The Lefty O'Doul bridge is the last of this type that Strauss designed.

Source: Planning Commission Resolution No. 11629 dated 6 April 1989.

Joseph Baerman Strauss (1870-1938) designed more than four hundred bridges including the Golden Gate Bridge. His bronze statute stands in a garden at the San Francisco end of the Golden Gate Bridge.

From 1921 to 1938 he lived in San Francisco. His health began to fail soon after construction was started on the Golden Gate Bridge. Some believed the stress of the job was the cause. He died in Los Angeles on May 16, 1938 of a heart attack, just one year after bridge was completed.

Source: Planning Commission Resolution No. 11629 dated 6 April 1989.

Francis "Lefty" O'Doul (1896-1969) was born in the Butchertown (Bay View) District of San Francisco.

He began his baseball career as a left-handed pitcher with the Seals, went to the New York Yankees, then, after hurting his arm, became an outfielder and great batter for Philadelphia and Brooklyn.

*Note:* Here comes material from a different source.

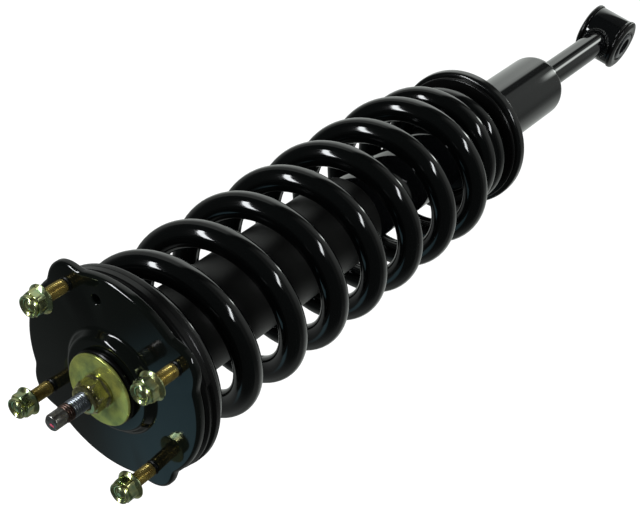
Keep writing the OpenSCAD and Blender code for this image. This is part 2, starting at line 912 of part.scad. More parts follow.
// Rubber cushion on the boss, with a neck down into its hole
module upper_cushion() {
    inner_r = spacer_d / 2 + free_gap;
    neck_r = boss_hole_d / 2 - fit_gap;
    outer_r = cushion_d / 2;
    low = boss_top + fit_gap;
    round_r = cushion_t * 0.4;
    color(rubber_black)
        turned(concat(
            [[inner_r, boss_low + fit_gap], [neck_r, boss_low + fit_gap],
             [neck_r, low], [outer_r - round_r, low]],
            arc(outer_r - round_r, low + round_r, round_r, -90, 0, 3),
            arc(outer_r - round_r, cushion_top - round_r, round_r, 0, 90, 3),
            [[inner_r, cushion_top]]
        ));
}

eye_sleeve();
eye_bushing();
eye_ring();
lower_stem();
damper_tube();
lower_spring_seat();
lower_spring_pad();
coil_spring();
base_valve();
pressure_tube();
rod_guide();
oil_seal();
striker_cap();
piston();
piston_band();
piston_nut();
rebound_stop();
piston_rod();
bump_stop();
dust_boot();
lower_washer();
spacer_sleeve();
upper_washer();
rod_nut();
mount_plate();
mount_studs();
stud_nuts();
upper_spring_seat();
upper_insulator();
lower_cushion();
upper_cushion();
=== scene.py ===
"""Dressed model of a coil-over strut assembly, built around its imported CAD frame.

The strut's lengths are millimetres until a mesh is made. Places and main sizes come from
the boxes of the frame's own solids, so each piece here stands exactly where its solid does.
"""

import logging
import math
from collections.abc import Sequence
from dataclasses import dataclass, field
from enum import Enum
from functools import cached_property

import bpy
import numpy as np
from mathutils import Matrix, Vector


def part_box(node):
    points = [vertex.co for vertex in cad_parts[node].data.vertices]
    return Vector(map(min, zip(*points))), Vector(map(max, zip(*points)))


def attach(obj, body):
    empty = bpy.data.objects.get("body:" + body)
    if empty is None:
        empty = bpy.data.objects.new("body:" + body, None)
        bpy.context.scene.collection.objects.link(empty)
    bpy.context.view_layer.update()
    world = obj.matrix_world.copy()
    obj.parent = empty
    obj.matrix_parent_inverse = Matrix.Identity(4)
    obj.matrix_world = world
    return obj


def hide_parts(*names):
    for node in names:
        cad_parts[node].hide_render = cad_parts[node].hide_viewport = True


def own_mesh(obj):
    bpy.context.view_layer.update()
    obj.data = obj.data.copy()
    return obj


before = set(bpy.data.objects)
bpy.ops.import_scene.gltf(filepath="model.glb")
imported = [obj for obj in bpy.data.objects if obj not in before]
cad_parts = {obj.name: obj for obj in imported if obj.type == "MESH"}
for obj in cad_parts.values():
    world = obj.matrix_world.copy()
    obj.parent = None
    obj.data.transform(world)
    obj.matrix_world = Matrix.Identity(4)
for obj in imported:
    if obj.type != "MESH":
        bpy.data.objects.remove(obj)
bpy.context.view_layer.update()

MM = 0.001
# Between pieces that touch, and inside the plate's own outline.
GAP = 0.02
# Radius of the spring's wire.
WIRE = 8.15
# Degrees between faces above which an edge shows.
CREASE = 32.0
LOG = logging.getLogger("strut")
Array = np.ndarray
Corner = tuple[float, float, float]
Tree = bpy.types.NodeTree
Node = bpy.types.Node
Socket = bpy.types.NodeSocket


class Body(Enum):
    """The moving bodies of the strut, by their names in the frame."""

    DAMPER = "damper"
    ROD = "rod"
    MOUNT = "mount"
    BOLT_SLEEVE = "eye_bolt_sleeve"


class Axis(Enum):
    """The two axes that round pieces are turned about."""

    STRUT = "z"
    BOLT = "y"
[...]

He twice won the National League batting championship. He later managed various teams, including the Seals for seventeen years, winning three pennants. His proteges included Joe DiMaggio and Willie Mccovey. He helped introduce baseball to Japan. In 1949 he won the Bing Crosby golf tournament. In twenty years of professional play with the Seals and in the major leagues, he accumulated a lifetime batting average of .351.

Venerable Lefty O'Doul's Bar and Restaurant and the Lefty O'Doul Bridge are familiar local sites which bear his name.

The San Francisco Seals were a AAA league baseball team in the Pacific Coast League. It was the City's Club (1903-1958) until the transfer of the major league Giants to San Francisco. The name Seals was later given to the Oakland Ice Hockey team.